• Your instructions: Could you extract every entry below and reproduce it exactly?

[Extracted data entries]
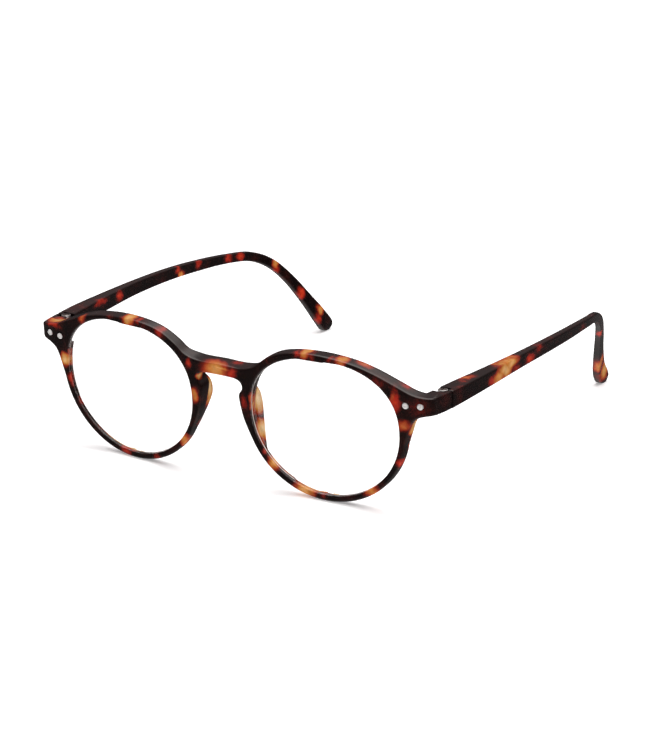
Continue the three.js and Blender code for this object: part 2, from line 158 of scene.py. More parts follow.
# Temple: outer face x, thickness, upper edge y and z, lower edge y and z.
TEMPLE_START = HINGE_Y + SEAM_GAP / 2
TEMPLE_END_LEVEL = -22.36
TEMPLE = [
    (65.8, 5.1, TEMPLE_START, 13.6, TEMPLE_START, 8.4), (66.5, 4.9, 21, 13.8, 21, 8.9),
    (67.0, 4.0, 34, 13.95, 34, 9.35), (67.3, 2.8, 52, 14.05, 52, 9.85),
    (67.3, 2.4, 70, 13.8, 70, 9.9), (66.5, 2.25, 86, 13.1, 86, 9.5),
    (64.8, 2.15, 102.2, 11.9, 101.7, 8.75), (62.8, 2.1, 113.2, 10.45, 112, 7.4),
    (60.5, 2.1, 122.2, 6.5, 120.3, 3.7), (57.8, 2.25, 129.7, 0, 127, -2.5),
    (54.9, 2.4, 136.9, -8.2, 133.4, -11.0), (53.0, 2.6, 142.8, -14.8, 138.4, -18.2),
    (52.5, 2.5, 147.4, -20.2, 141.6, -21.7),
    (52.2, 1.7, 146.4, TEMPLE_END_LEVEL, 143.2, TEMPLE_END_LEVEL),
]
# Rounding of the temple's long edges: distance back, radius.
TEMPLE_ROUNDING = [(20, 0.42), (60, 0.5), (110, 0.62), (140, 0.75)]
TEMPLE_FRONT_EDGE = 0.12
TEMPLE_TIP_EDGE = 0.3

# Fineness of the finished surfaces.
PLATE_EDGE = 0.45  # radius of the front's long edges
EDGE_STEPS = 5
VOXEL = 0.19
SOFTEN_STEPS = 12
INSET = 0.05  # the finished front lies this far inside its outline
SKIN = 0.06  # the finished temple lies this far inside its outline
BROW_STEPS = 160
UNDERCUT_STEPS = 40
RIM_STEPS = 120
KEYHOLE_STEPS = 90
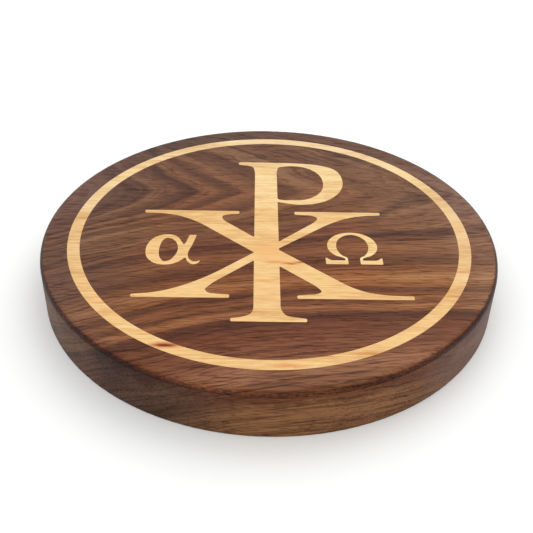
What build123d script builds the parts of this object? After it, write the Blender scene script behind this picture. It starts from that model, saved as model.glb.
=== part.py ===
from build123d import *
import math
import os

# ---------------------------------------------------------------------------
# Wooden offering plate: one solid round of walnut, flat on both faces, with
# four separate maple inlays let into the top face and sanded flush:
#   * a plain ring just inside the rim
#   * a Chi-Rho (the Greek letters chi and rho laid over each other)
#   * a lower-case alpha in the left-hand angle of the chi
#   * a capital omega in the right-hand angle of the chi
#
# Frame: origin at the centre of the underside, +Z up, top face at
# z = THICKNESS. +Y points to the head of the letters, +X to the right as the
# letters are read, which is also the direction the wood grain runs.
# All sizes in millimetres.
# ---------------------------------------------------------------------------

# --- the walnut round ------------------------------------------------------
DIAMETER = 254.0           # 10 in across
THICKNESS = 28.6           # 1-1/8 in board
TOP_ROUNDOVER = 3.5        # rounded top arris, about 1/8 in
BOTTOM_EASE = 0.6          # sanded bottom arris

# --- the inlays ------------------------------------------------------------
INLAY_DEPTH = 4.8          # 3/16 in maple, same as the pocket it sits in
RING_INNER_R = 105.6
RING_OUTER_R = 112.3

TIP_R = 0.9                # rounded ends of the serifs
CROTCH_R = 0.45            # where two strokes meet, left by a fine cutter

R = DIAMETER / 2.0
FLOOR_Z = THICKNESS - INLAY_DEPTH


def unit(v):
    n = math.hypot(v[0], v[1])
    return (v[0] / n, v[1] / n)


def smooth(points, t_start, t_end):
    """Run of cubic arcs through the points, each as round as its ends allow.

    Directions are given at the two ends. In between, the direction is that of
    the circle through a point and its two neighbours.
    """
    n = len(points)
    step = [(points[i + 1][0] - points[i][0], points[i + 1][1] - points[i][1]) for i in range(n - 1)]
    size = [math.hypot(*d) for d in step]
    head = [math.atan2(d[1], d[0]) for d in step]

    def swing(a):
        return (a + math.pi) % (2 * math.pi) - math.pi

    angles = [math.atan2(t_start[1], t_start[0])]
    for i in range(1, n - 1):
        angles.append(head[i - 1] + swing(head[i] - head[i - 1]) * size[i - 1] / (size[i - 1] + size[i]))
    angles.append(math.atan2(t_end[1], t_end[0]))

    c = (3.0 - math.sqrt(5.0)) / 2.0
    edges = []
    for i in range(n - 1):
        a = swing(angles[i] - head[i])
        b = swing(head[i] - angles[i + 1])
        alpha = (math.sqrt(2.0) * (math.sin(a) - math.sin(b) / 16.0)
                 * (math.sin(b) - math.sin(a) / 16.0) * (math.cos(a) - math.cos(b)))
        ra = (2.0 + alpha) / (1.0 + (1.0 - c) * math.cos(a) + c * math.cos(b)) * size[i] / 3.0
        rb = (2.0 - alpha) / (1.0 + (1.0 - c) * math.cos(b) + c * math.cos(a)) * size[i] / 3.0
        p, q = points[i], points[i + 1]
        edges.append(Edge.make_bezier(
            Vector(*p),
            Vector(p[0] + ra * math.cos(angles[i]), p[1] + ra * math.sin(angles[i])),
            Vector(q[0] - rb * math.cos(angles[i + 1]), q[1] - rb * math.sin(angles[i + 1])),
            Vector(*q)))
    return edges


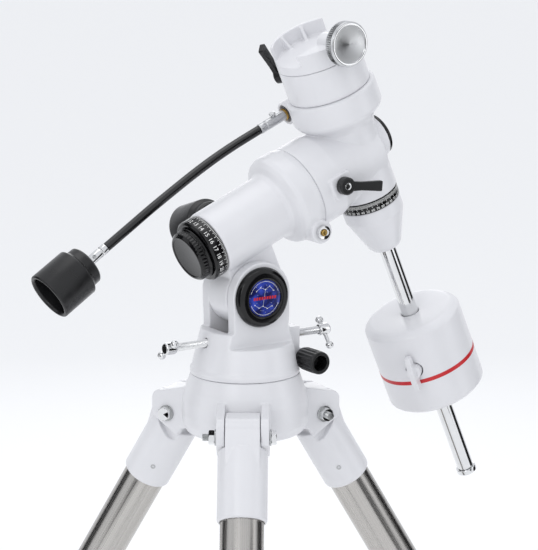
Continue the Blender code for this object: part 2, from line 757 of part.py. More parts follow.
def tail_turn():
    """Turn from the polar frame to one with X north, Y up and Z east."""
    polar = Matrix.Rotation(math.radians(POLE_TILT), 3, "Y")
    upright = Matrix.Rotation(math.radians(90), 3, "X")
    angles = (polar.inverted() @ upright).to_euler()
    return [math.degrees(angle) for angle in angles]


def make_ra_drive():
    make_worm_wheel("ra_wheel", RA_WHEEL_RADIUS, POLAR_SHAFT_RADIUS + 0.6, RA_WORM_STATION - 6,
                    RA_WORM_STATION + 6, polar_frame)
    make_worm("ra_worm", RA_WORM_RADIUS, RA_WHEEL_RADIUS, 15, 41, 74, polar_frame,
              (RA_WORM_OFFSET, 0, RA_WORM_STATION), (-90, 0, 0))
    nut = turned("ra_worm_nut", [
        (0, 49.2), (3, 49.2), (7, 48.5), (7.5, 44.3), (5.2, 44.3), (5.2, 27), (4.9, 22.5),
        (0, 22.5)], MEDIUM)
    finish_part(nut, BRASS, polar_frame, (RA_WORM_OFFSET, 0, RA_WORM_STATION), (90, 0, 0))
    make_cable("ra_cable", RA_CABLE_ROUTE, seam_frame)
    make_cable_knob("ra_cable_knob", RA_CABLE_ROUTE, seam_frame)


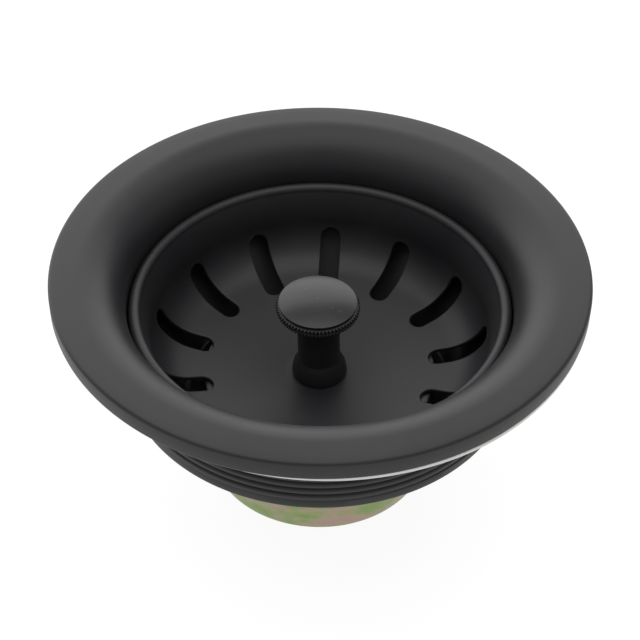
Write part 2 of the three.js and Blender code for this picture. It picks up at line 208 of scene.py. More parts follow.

• Result of this exercise:
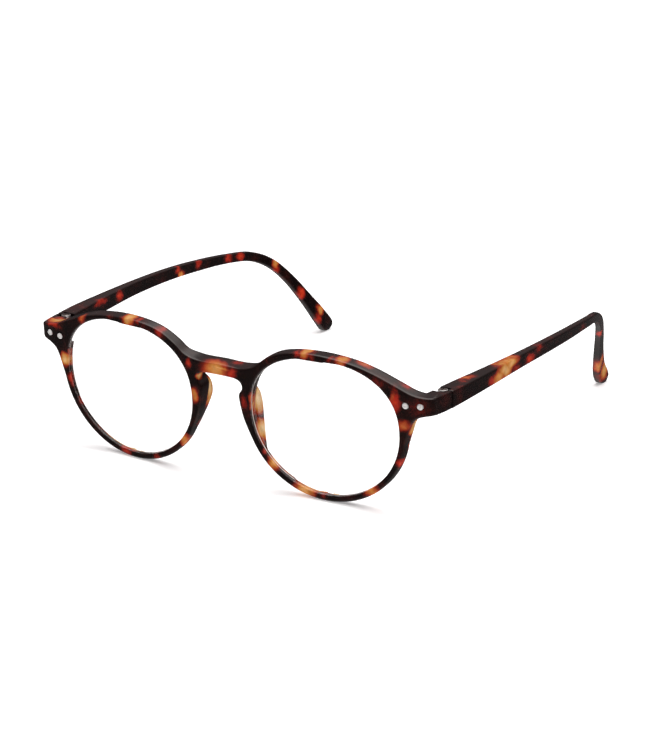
Continue the three.js and Blender code for this object: part 2, from line 158 of scene.py. More parts follow.
# Temple: outer face x, thickness, upper edge y and z, lower edge y and z.
TEMPLE_START = HINGE_Y + SEAM_GAP / 2
TEMPLE_END_LEVEL = -22.36
TEMPLE = [
    (65.8, 5.1, TEMPLE_START, 13.6, TEMPLE_START, 8.4), (66.5, 4.9, 21, 13.8, 21, 8.9),
    (67.0, 4.0, 34, 13.95, 34, 9.35), (67.3, 2.8, 52, 14.05, 52, 9.85),
    (67.3, 2.4, 70, 13.8, 70, 9.9), (66.5, 2.25, 86, 13.1, 86, 9.5),
    (64.8, 2.15, 102.2, 11.9, 101.7, 8.75), (62.8, 2.1, 113.2, 10.45, 112, 7.4),
    (60.5, 2.1, 122.2, 6.5, 120.3, 3.7), (57.8, 2.25, 129.7, 0, 127, -2.5),
    (54.9, 2.4, 136.9, -8.2, 133.4, -11.0), (53.0, 2.6, 142.8, -14.8, 138.4, -18.2),
    (52.5, 2.5, 147.4, -20.2, 141.6, -21.7),
    (52.2, 1.7, 146.4, TEMPLE_END_LEVEL, 143.2, TEMPLE_END_LEVEL),
]
# Rounding of the temple's long edges: distance back, radius.
TEMPLE_ROUNDING = [(20, 0.42), (60, 0.5), (110, 0.62), (140, 0.75)]
TEMPLE_FRONT_EDGE = 0.12
TEMPLE_TIP_EDGE = 0.3

# Fineness of the finished surfaces.
PLATE_EDGE = 0.45  # radius of the front's long edges
EDGE_STEPS = 5
VOXEL = 0.19
SOFTEN_STEPS = 12
INSET = 0.05  # the finished front lies this far inside its outline
SKIN = 0.06  # the finished temple lies this far inside its outline
BROW_STEPS = 160
UNDERCUT_STEPS = 40
RIM_STEPS = 120
KEYHOLE_STEPS = 90
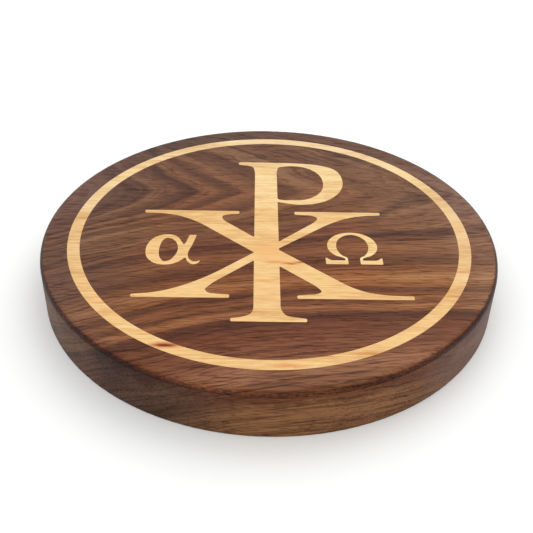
What build123d script builds the parts of this object? After it, write the Blender scene script behind this picture. It starts from that model, saved as model.glb.
=== part.py ===
from build123d import *
import math
import os

# ---------------------------------------------------------------------------
# Wooden offering plate: one solid round of walnut, flat on both faces, with
# four separate maple inlays let into the top face and sanded flush:
#   * a plain ring just inside the rim
#   * a Chi-Rho (the Greek letters chi and rho laid over each other)
#   * a lower-case alpha in the left-hand angle of the chi
#   * a capital omega in the right-hand angle of the chi
#
# Frame: origin at the centre of the underside, +Z up, top face at
# z = THICKNESS. +Y points to the head of the letters, +X to the right as the
# letters are read, which is also the direction the wood grain runs.
# All sizes in millimetres.
# ---------------------------------------------------------------------------

# --- the walnut round ------------------------------------------------------
DIAMETER = 254.0           # 10 in across
THICKNESS = 28.6           # 1-1/8 in board
TOP_ROUNDOVER = 3.5        # rounded top arris, about 1/8 in
BOTTOM_EASE = 0.6          # sanded bottom arris

# --- the inlays ------------------------------------------------------------
INLAY_DEPTH = 4.8          # 3/16 in maple, same as the pocket it sits in
RING_INNER_R = 105.6
RING_OUTER_R = 112.3

TIP_R = 0.9                # rounded ends of the serifs
CROTCH_R = 0.45            # where two strokes meet, left by a fine cutter

R = DIAMETER / 2.0
FLOOR_Z = THICKNESS - INLAY_DEPTH


def unit(v):
    n = math.hypot(v[0], v[1])
    return (v[0] / n, v[1] / n)


def smooth(points, t_start, t_end):
    """Run of cubic arcs through the points, each as round as its ends allow.

    Directions are given at the two ends. In between, the direction is that of
    the circle through a point and its two neighbours.
    """
    n = len(points)
    step = [(points[i + 1][0] - points[i][0], points[i + 1][1] - points[i][1]) for i in range(n - 1)]
    size = [math.hypot(*d) for d in step]
    head = [math.atan2(d[1], d[0]) for d in step]

    def swing(a):
        return (a + math.pi) % (2 * math.pi) - math.pi

    angles = [math.atan2(t_start[1], t_start[0])]
    for i in range(1, n - 1):
        angles.append(head[i - 1] + swing(head[i] - head[i - 1]) * size[i - 1] / (size[i - 1] + size[i]))
    angles.append(math.atan2(t_end[1], t_end[0]))

    c = (3.0 - math.sqrt(5.0)) / 2.0
    edges = []
    for i in range(n - 1):
        a = swing(angles[i] - head[i])
        b = swing(head[i] - angles[i + 1])
        alpha = (math.sqrt(2.0) * (math.sin(a) - math.sin(b) / 16.0)
                 * (math.sin(b) - math.sin(a) / 16.0) * (math.cos(a) - math.cos(b)))
        ra = (2.0 + alpha) / (1.0 + (1.0 - c) * math.cos(a) + c * math.cos(b)) * size[i] / 3.0
        rb = (2.0 - alpha) / (1.0 + (1.0 - c) * math.cos(b) + c * math.cos(a)) * size[i] / 3.0
        p, q = points[i], points[i + 1]
        edges.append(Edge.make_bezier(
            Vector(*p),
            Vector(p[0] + ra * math.cos(angles[i]), p[1] + ra * math.sin(angles[i])),
            Vector(q[0] - rb * math.cos(angles[i + 1]), q[1] - rb * math.sin(angles[i + 1])),
            Vector(*q)))
    return edges


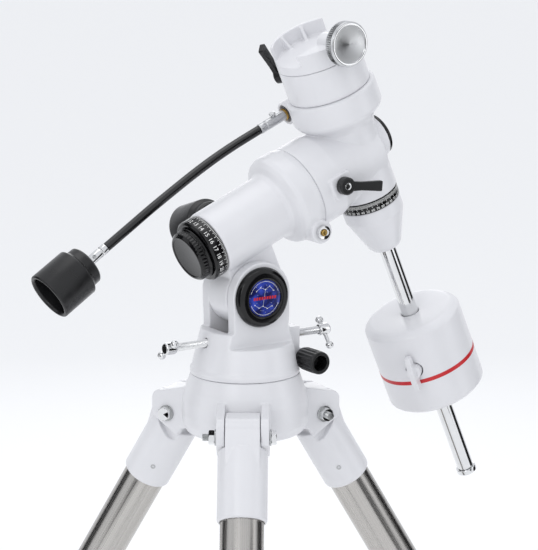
Continue the Blender code for this object: part 2, from line 757 of part.py. More parts follow.
def tail_turn():
    """Turn from the polar frame to one with X north, Y up and Z east."""
    polar = Matrix.Rotation(math.radians(POLE_TILT), 3, "Y")
    upright = Matrix.Rotation(math.radians(90), 3, "X")
    angles = (polar.inverted() @ upright).to_euler()
    return [math.degrees(angle) for angle in angles]


def make_ra_drive():
    make_worm_wheel("ra_wheel", RA_WHEEL_RADIUS, POLAR_SHAFT_RADIUS + 0.6, RA_WORM_STATION - 6,
                    RA_WORM_STATION + 6, polar_frame)
    make_worm("ra_worm", RA_WORM_RADIUS, RA_WHEEL_RADIUS, 15, 41, 74, polar_frame,
              (RA_WORM_OFFSET, 0, RA_WORM_STATION), (-90, 0, 0))
    nut = turned("ra_worm_nut", [
        (0, 49.2), (3, 49.2), (7, 48.5), (7.5, 44.3), (5.2, 44.3), (5.2, 27), (4.9, 22.5),
        (0, 22.5)], MEDIUM)
    finish_part(nut, BRASS, polar_frame, (RA_WORM_OFFSET, 0, RA_WORM_STATION), (90, 0, 0))
    make_cable("ra_cable", RA_CABLE_ROUTE, seam_frame)
    make_cable_knob("ra_cable_knob", RA_CABLE_ROUTE, seam_frame)


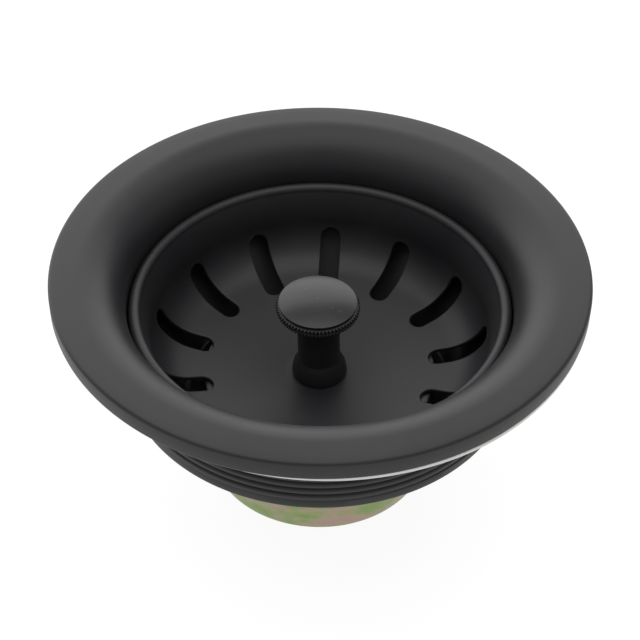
Write part 2 of the three.js and Blender code for this picture. It picks up at line 208 of scene.py. More parts follow.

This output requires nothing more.